▶ _Request_: Find the lines with "context" in them and copy them out.

○ ○ ○ ○ ○ ○ ○

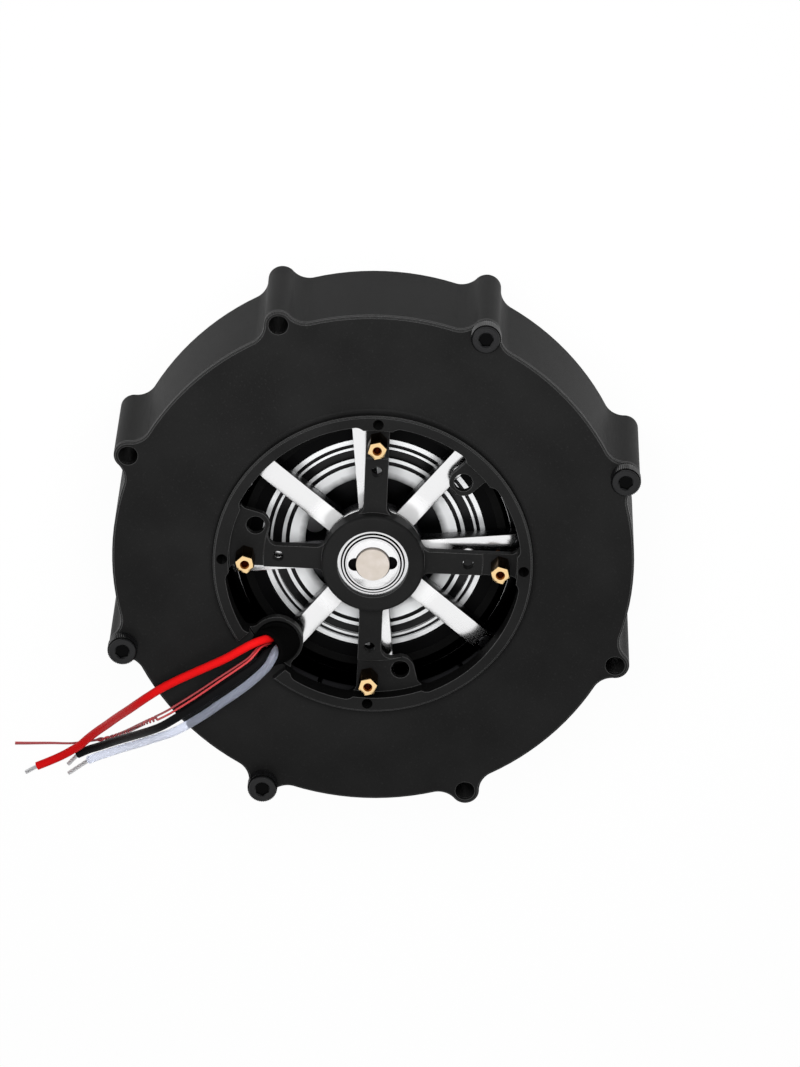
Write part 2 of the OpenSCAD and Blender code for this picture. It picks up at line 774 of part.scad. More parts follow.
module carrier_plate() {
  plate_r = planet_at + pin_r + 3.2;
  color([0.25, 0.25, 0.27]) difference() {
    cylinder_to(plate_r, carrier_z, carrier_top);
    cylinder_to(sun_pitch + gear_module + wide_gap, 0, case_h);
    for (k = [0 : planets - 1]) planet_place(k) cylinder_to(pin_r + fit_gap, 0, case_h);
    around(planets, planet_turn + 180 / planets, pillar_at) {
      cylinder_to(carrier_screw_r + fit_gap, 0, case_h);
      translate([0, 0, carrier_top - carrier_head_t])
        cylinder(r1 = carrier_screw_r, r2 = carrier_head_r, h = carrier_head_t);
      cylinder_to(carrier_head_r, carrier_top - eps, case_h);
    }
  }
}

module carrier_screws() {
  color([0.3, 0.3, 0.32])
    around(planets, planet_turn + 180 / planets, pillar_at) difference() {
      union() {
        cylinder_to(carrier_screw_r - fit_gap, flange_top, carrier_top - carrier_head_t);
        translate([0, 0, carrier_top - carrier_head_t])
          cylinder(r1 = carrier_screw_r - fit_gap, r2 = carrier_head_r - fit_gap, h = carrier_head_t);
      }
      translate([0, 0, carrier_top - carrier_head_t + 0.2]) hex_prism(2, carrier_head_t);
    }
}

module output_seal() {
  color([0.07, 0.07, 0.07]) translate([0, 0, flange_recess])
    tube(lip_r - fit_gap, flange_r + turn_gap, out_bearing_z - flange_recess - slide_gap);
}

// Bearings: each race is a ring with a ball groove turned in it

module race(outer, inner, h, mid, ball, ball_z = -1) {
  difference() {
    tube(outer, inner, h);
    translate([0, 0, ball_z < 0 ? h / 2 : ball_z]) rotate_extrude() translate([mid, 0])
      circle(r = ball + run_gap, $fn = 48);
  }
}

module balls(count, mid, ball, z) {
  around(count, 0, mid) translate([0, 0, z]) sphere(r = ball, $fn = 32);
}

function race_gap(ball) = 0.6 * ball;

module output_bearing_outer() {
  color([0.75, 0.76, 0.78]) translate([0, 0, out_bearing_z])
    race(tube_bore - fit_gap, out_race_mid + race_gap(out_ball_r), out_bearing_w,
      out_race_mid, out_ball_r);
}

module output_bearing_inner() {
  color([0.75, 0.76, 0.78]) translate([0, 0, out_bearing_z])
    race(out_race_mid - race_gap(out_ball_r), out_bore_r, out_bearing_w,
      out_race_mid, out_ball_r);
}

module output_bearing_balls() {
  color([0.8, 0.8, 0.82]) balls(20, out_race_mid, out_ball_r, out_bearing_z + out_bearing_w / 2);
}

module rear_bearing_outer() {
  color([0.78, 0.79, 0.8]) translate([0, 0, rear_bearing_z]) difference() {
    race(rear_seat_r, rear_mid + race_gap(rear_ball_r), rear_bearing_w, rear_mid, rear_ball_r);
    translate([0, 0, rear_bearing_w - shield_t]) cylinder(r = shield_r, h = 1);
  }
}

// The inner ring steps in for the shield and ends flush with the shaft
module rear_bearing_inner() {
  step_z = rear_bearing_w - shield_t - slide_gap;
  color([0.78, 0.79, 0.8]) translate([0, 0, rear_bearing_z]) union() {
    race(rear_mid - race_gap(rear_ball_r), shaft_r + fit_gap, step_z, rear_mid, rear_ball_r,
      rear_bearing_w / 2);
    translate([0, 0, step_z - eps])
      tube(rear_inner_step_r, shaft_r + fit_gap, shaft_top - rear_bearing_z - step_z + eps);
  }
}

module rear_bearing_balls() {
  color([0.8, 0.8, 0.82]) balls(12, rear_mid, rear_ball_r, rear_bearing_z + rear_bearing_w / 2);
}

module rear_bearing_shield() {
  color([0.7, 0.71, 0.72]) translate([0, 0, rear_bearing_z + rear_bearing_w - shield_t])
    rotate_extrude() polygon([
      [shield_bore_r, 0], [shield_r - fit_gap, 0],
      [shield_r - fit_gap, shield_t], [shield_web_r, shield_t],
      [shield_web_r, shield_web_t], [shield_bead_r, shield_web_t],
      [shield_bead_r, shield_t + shield_bead_h], [shield_bore_r, shield_t + shield_bead_h]
    ]);
}

module nose_bearing_outer() {
  color([0.75, 0.76, 0.78]) translate([0, 0, nose_bearing_z])
    race(nose_r + nose_bearing_t, nose_mid + race_gap(nose_ball_r), nose_bearing_w,
      nose_mid, nose_ball_r);
}

module nose_bearing_inner() {
  color([0.75, 0.76, 0.78]) translate([0, 0, nose_bearing_z])
    race(nose_mid - race_gap(nose_ball_r), nose_r + fit_gap, nose_bearing_w, nose_mid, nose_ball_r);
}

module nose_bearing_balls() {
  color([0.8, 0.8, 0.82]) balls(9, nose_mid, nose_ball_r, nose_bearing_z + nose_bearing_w / 2);
}

// Rotor

module spoke_squares(from, to) {
  around(spokes, spoke_turn) translate([from, -spoke_w / 2]) square([to - from, spoke_w]);
}

module rotor_hub() {
  notch_r = 1.45;
  notch_at = 4.1;
  pocket_r = sense_magnet_r + 0.3;
  pocket_z = shaft_top + sense_magnet_out - sense_magnet_t;
  color([0.86, 0.87, 0.88]) difference() {
    union() {
      translate([0, 0, spoke_z]) linear_extrude(spoke_t) {
        circle(r = rotor_hub_r);
        spoke_squares(0, spoke_step_r);
      }
      translate([0, 0, spoke_z]) linear_extrude(spoke_t - spoke_step)
        spoke_squares(spoke_step_r - 1, foot_r);
      cylinder_to(rotor_hub_r - 0.4, rotor_hub_z, spoke_z + eps);
      cylinder_to(shaft_r + 0.9, spoke_top - eps, rear_bearing_z);
      cylinder_to(shaft_r, rear_bearing_z - eps, shaft_top);
    }
    translate([0, 0, rotor_hub_z - eps]) cylinder(r = shank_r + fit_gap, h = spoke_top - rotor_hub_z + eps);
    translate([0, 0, pocket_z]) cylinder(r = pocket_r, h = case_h);
    for (a = [arm_turn + 5, arm_turn + 185]) rotate(a) translate([notch_at, 0, pocket_z + 0.4])
      cylinder(r = notch_r, h = case_h);
    around(spokes, spoke_turn, foot_screw_at) translate([0, 0, spoke_z - eps])
      cylinder(r = foot_screw_r + fit_gap, h = case_h);
  }
}

module rotor_iron_ring() {
  color([0.1, 0.1, 0.11]) difference() {
    translate([0, 0, iron_z]) tube(iron_r, iron_bore, spoke_z - iron_z);
    around(spokes, spoke_turn, foot_screw_at) translate([0, 0, spoke_z - foot_screw_len - 0.5])
      cylinder(r = foot_screw_r + fit_gap, h = case_h);
  }
}

module rotor_magnets() {
  gap = 1.2;
  color([0.66, 0.67, 0.68]) translate([0, 0, iron_z + 1]) linear_extrude(spoke_z - iron_z - 2)
    difference() {
      circle(r = rotor_r, $fn = 192);
      circle(r = iron_r + fit_gap, $fn = 192);
      around(magnets, 180 / magnets) translate([0, -gap / 2]) square([case_r, gap]);
    }
}

module spoke_screws() {
  color([0.3, 0.3, 0.32])
    around(spokes, spoke_turn, foot_screw_at) translate([0, 0, foot_top])
      cap_screw(foot_screw_r, foot_head_r, foot_head_h, foot_top - spoke_z + foot_screw_len,
        foot_socket_w);
}

module encoder_magnet() {
  color([0.84, 0.8, 0.76])
    translate([0, 0, shaft_top + sense_magnet_out - sense_magnet_t])
      cylinder(r = sense_magnet_r, h = sense_magnet_t);
}

// Leads. Each route is a list of points on the lead's centre line, from the foot
// of the boot, over the case's edge, to the surface that the module lies on.

red_route = [
  [-1.7, -30.1, 28.6], [-1.7, -30.1, 30.6], [-2.5, -30.4, 32.6], [-3.7, -31.2, 34.3],
  [-4.9, -33.2, 35.5], [-5.7, -36, 35.9], [-6.4, -40, 35.6], [-7.6, -45, 35],
  [-8.8, -50, 34.2], [-9.7, -54, 33.6], [-10.4, -58, 33], [-10.6, -61, 32.2],
  [-10.3, -65, 29.8], [-9.5, -69, 26], [-8.5, -73, 21.4], [-7.4, -77, 16.6],
  [-6.3, -81, 12], [-5.5, -85, 8.2], [-4.8, -89, 5.2], [-4.4, -92, 3.8],
  [-4.4, -95, 2.5], [-4.7, -98, 1.5], [-5.4, -101, 1], [-6.6, -104.5, 1]
];
black_route = [
  [1.1, -31.8, 28.6], [1.1, -31.8, 30.6], [0.3, -32.3, 32.4], [-0.5, -33.2, 34.2],
  [-0.6, -34.6, 35.3], [-0.6, -36.6, 35.8], [-0.9, -40, 35.6], [-1.3, -45, 35],
  [-1.6, -50, 34.2], [-1.9, -54, 33.6], [-2.2, -58, 33], [-2.4, -61, 32.2],
  [-2.3, -65, 29.8], [-2.1, -69, 26], [-1.8, -73, 21.4], [-1.5, -77, 16.6],
  [-1.2, -81, 11.8], [-1.1, -85, 7.6], [-1.3, -89, 4.2], [-1.8, -92, 2.3],
  [-2.3, -95, 1.2]
];
white_route = [
  [1, -29.6, 28.6], [1, -29.6, 30.6], [0.7, -29.9, 32.6], [0.3, -30.9, 34.3],
  [0.7, -32.3, 35.6], [1.2, -33.9, 36.1], [1.6, -36, 35.9], [1.8, -40, 35.6],
  [1.7, -45, 35],
  [1.4, -50, 34.2], [1.2, -54, 33.6], [0.8, -58, 33], [0.5, -61, 32.2],
  [0.3, -65, 29.8], [0.3, -69, 26], [0.6, -73, 21.4], [1, -77, 16.6],
  [1.3, -81, 11.8], [1.4, -85, 7.6], [1.2, -89, 4.2], [0.8, -92, 2.3],
  [0.5, -94, 1.4]
];
sensor_route = [
  [-0.9, -32.2, 28.6], [-0.9, -32.2, 30.6], [-1.9, -32.4, 32.4], [-2.8, -33.2, 34.2],
  [-2.9, -34.6, 35.3], [-2.8, -36.6, 35.8], [-3, -40, 35.5], [-3.4, -45, 34.9],
  [-3.7, -50, 34.1], [-4, -54, 33.5], [-4.4, -58, 32.9], [-4.6, -61, 32.1],
  [-4.6, -65, 29.4], [-4.2, -69, 25], [-3, -73, 19], [-1.7, -77, 12.8],
  [-0.6, -81, 7], [-0.3, -84, 3.6], [-0.8, -87, 1.6], [-2.4, -90, 0.9],
  [-5.1, -94, 0.9], [-8.8, -98, 0.9], [-12.4, -102, 0.9], [-14.6, -104.4, 0.9]
];
red_tip = [-7.2, -107.8, 0.7];
black_tip = [-1.9, -98.8, 0.7];
white_tip = [-0.1, -100.4, 0.7];
lead_sides = 8;
strand_gap = 0.1;

function unit(v) = v / norm(v);

// Direction of a route at its point i
function route_way(p, i) = unit(p[min(i + 1, len(p) - 1)] - p[max(i - 1, 0)]);

// Ring of points round the route's point i
function route_ring(p, i, r) =
  let(way = route_way(p, i), across = unit(cross(way, [1, 0, 0])), over = cross(across, way))
  [for (k = [0 : lead_sides - 1]) p[i] + r * (cos(k * 360 / lead_sides) * across
    + sin(k * 360 / lead_sides) * over)];

module sweep(p, r) {
  last = len(p) - 1;
  n = lead_sides;
  polyhedron(
    points = [for (i = [0 : last]) each route_ring(p, i, r)],
    faces = concat(
      [[for (k = [0 : n - 1]) k]],
      [for (i = [0 : last - 1], k = [0 : n - 1]) let(j = (k + 1) % n)
        [i * n + k, (i + 1) * n + k, (i + 1) * n + j, i * n + j]],
      [[for (k = [n - 1 : -1 : 0]) last * n + k]]
    )
  );
}

module red_lead() color([0.8, 0.1, 0.12]) sweep(red_route, lead_d / 2);
module black_lead() color([0.06, 0.06, 0.06]) sweep(black_route, lead_d / 2);
module white_lead() color([0.8, 0.82, 0.86]) sweep(white_route, lead_d / 2);

// Two thin leads twisted together, held here as one tube round both
module sensor_pair() color([0.75, 0.2, 0.22]) sweep(sensor_route, sense_d);

// Bare strands that stick out of a lead's end, towards a tip
module strands(route, tip) {
  end = route[len(route) - 1];
  way = tip - end;
  translate(end) rotate([0, acos(way[2] / norm(way)), atan2(way[1], way[0])])
    translate([0, 0, strand_gap]) cylinder(r = strand_d / 2, h = norm(way) - strand_gap, $fn = 16);
}

module tinned_ends() {
  color([0.7, 0.7, 0.7]) {
    strands(red_route, red_tip);
    strands(black_route, black_tip);
    strands(white_route, white_tip);
  }
}

front_housing();
rear_cover();
case_screws();
board_standoffs();
cable_boot();
stator_core();
stator_coils();
ring_gear();
gearbox_cap();
cap_retainer();
output_bearing_outer();
output_bearing_balls();
output_seal();
rear_bearing_outer();
rear_bearing_balls();
rear_bearing_shield();
rotor_hub();
rotor_iron_ring();
rotor_magnets();
spoke_screws();
sun_gear();
encoder_magnet();
rear_bearing_inner();
nose_bearing_inner();
output_flange();
carrier_plate();
carrier_screws();
planet_pins();
output_bearing_inner();
nose_bearing_outer();
nose_bearing_balls();
planet_gear_1();
planet_gear_2();
planet_gear_3();
planet_bush_1();
planet_bush_2();
planet_bush_3();
red_lead();
black_lead();
white_lead();
sensor_pair();
tinned_ends();
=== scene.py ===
# %% [markdown]
# # A robot joint module, seen from its open rear side
# The module is a flat round motor with a planetary gear stage in its bore. It lies
# on its output face. The frame gives the exact solids in metres; this lesson adds
# the camera, the leads, the finishes and the light, and models again, with broken
# edges, the pieces that the camera sees best.

# %% The frame
import math

import bmesh
import bpy
from mathutils import Matrix, Vector


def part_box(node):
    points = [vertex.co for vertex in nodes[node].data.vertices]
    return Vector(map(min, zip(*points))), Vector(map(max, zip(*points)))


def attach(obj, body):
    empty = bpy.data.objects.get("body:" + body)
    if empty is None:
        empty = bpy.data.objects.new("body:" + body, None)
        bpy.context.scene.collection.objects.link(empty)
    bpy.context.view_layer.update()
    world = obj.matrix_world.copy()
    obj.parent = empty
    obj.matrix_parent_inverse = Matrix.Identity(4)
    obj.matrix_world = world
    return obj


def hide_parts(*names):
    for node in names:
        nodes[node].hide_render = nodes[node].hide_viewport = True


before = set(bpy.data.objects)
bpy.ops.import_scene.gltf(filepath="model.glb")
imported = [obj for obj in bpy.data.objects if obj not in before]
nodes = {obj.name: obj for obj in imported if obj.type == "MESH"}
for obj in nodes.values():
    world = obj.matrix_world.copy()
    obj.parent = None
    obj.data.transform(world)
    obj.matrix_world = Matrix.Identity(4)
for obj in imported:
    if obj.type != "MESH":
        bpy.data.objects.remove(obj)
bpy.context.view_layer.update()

MM = 0.001
print("the frame holds", len(nodes), "nodes")

# %% [markdown]
# ## Camera
# The picture is a product shot through a long lens, from 22 degrees off the axis, so
# one side of the case's wall shows as a thin band. The camera was fitted to the bolt
# bosses, the raised ring and the standoffs: its place and its three directions are
# in the module's own axes.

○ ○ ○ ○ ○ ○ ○

▶ _Final result_:
        bpy.context.scene.collection.objects.link(empty)
    bpy.context.view_layer.update()
bpy.context.view_layer.update()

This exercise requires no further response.